Scan the data beneath this task and copy each line that includes "scene".
— begin Data excerpt —
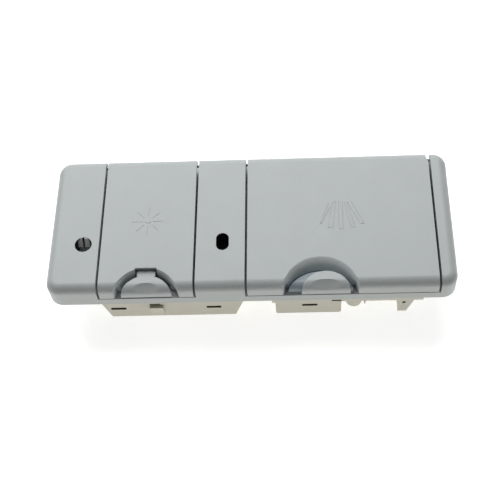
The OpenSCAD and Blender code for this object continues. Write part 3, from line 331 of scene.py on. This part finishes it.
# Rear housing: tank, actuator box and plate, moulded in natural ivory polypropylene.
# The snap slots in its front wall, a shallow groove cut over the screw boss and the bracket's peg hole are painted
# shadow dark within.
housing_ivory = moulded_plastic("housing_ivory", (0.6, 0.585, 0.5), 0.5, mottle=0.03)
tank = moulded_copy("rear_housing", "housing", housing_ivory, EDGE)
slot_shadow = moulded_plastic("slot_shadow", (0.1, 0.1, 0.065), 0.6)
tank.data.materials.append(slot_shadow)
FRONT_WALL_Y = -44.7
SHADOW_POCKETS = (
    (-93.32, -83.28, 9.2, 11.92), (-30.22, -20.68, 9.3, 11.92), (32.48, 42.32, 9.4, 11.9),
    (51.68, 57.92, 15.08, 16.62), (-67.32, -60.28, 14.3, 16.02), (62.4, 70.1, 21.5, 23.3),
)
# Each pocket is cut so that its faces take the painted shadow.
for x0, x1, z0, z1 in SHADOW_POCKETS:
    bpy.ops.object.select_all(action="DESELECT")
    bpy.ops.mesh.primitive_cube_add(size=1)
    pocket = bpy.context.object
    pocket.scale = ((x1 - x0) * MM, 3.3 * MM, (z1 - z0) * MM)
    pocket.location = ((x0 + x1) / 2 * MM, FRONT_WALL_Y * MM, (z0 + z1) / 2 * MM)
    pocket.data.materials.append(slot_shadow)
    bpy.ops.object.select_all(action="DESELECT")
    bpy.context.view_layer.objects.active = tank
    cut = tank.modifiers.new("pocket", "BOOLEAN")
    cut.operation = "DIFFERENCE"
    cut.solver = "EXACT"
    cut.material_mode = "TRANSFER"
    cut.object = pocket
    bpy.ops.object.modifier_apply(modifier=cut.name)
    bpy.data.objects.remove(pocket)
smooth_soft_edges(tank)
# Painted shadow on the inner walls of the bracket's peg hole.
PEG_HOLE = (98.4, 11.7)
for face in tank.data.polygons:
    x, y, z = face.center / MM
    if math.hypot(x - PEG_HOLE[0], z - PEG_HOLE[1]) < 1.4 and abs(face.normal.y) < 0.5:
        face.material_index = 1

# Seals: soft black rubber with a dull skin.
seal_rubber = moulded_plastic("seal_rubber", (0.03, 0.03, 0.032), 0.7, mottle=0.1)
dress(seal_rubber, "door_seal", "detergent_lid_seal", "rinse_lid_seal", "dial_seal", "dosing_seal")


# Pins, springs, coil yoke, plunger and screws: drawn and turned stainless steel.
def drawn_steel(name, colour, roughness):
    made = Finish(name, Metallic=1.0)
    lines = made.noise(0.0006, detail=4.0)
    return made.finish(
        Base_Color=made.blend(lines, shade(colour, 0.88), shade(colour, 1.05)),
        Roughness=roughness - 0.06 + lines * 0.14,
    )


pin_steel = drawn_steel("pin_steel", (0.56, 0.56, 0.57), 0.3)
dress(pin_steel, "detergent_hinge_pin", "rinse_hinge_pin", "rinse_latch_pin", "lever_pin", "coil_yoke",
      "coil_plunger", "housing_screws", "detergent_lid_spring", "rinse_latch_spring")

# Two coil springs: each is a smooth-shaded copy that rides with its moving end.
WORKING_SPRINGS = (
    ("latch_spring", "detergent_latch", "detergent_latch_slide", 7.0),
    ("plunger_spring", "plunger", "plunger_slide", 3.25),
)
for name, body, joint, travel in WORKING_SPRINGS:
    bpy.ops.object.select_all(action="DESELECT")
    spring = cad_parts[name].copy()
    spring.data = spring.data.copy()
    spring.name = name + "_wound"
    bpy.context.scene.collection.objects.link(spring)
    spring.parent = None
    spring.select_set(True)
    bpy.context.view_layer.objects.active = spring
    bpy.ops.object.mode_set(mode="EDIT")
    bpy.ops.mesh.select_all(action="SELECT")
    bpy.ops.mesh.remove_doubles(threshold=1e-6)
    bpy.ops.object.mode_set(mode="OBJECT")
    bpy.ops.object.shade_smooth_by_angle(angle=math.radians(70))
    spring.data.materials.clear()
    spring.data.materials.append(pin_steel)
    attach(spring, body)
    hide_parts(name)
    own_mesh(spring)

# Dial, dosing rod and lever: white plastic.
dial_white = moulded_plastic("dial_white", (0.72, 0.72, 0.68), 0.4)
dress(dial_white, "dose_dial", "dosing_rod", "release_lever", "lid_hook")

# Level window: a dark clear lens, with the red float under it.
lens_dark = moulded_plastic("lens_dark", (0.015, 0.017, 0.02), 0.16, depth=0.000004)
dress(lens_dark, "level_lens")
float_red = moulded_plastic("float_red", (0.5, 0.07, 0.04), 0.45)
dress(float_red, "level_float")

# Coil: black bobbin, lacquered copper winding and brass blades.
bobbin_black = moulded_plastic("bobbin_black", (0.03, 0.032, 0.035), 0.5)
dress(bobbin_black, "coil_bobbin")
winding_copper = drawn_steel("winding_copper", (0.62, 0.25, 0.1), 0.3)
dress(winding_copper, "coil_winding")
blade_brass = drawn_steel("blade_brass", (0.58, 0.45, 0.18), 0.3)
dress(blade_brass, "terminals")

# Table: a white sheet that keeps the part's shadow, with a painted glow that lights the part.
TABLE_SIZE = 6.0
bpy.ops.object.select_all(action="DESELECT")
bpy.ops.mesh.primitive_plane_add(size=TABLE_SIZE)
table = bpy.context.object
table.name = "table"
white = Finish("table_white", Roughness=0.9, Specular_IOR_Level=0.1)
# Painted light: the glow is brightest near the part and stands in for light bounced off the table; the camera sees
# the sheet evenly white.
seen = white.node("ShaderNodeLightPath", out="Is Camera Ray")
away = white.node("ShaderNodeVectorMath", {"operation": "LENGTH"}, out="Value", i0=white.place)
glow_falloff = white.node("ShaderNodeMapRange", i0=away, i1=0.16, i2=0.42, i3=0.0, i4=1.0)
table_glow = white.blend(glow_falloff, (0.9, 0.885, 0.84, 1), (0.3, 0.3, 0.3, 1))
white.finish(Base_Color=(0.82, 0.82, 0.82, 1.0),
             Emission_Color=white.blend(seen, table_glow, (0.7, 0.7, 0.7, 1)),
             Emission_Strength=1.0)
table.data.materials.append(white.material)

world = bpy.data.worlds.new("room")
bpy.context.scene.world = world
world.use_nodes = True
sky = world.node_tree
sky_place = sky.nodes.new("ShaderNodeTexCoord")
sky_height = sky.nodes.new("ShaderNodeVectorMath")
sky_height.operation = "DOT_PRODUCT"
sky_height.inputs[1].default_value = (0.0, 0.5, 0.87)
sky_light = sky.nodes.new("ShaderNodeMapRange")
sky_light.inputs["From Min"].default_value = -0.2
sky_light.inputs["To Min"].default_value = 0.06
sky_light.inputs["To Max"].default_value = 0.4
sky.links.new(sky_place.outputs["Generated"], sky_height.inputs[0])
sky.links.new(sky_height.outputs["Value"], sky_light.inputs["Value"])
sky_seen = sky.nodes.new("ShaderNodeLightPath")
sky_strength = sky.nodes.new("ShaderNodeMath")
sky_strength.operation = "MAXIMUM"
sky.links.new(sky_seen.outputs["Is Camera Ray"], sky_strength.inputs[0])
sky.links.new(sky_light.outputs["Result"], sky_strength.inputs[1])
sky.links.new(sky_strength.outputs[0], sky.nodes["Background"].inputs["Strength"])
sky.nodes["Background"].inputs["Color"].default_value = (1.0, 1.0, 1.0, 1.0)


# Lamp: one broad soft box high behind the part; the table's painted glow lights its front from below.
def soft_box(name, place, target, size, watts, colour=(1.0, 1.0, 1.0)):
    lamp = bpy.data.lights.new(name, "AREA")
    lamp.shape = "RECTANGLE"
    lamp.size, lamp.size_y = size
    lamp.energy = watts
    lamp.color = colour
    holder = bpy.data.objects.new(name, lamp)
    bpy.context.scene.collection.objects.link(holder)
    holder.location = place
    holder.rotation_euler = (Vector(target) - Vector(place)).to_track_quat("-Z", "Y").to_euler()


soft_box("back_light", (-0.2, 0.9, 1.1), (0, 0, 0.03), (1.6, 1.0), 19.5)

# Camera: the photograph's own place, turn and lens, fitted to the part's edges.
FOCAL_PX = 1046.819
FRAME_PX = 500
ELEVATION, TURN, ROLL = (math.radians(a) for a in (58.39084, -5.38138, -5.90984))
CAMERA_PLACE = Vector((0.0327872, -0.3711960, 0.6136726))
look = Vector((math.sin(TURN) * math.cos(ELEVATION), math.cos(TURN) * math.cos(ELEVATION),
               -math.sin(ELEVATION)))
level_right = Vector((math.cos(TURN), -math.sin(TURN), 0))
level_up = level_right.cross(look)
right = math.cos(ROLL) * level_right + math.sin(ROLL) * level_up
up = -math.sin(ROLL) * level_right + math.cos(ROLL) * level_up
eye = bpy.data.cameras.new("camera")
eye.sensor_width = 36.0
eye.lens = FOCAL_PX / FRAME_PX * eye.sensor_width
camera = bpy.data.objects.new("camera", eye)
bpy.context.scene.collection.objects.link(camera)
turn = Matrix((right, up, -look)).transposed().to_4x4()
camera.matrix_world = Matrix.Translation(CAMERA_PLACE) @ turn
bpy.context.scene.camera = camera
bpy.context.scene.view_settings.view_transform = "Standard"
— end Data excerpt —
» Solution to this problem
The OpenSCAD and Blender code for this object continues. Write part 3, from line 331 of scene.py on. This part finishes it.
    bpy.context.scene.collection.objects.link(spring)
bpy.context.scene.world = world
    bpy.context.scene.collection.objects.link(holder)
bpy.context.scene.collection.objects.link(camera)
bpy.context.scene.camera = camera
bpy.context.scene.view_settings.view_transform = "Standard"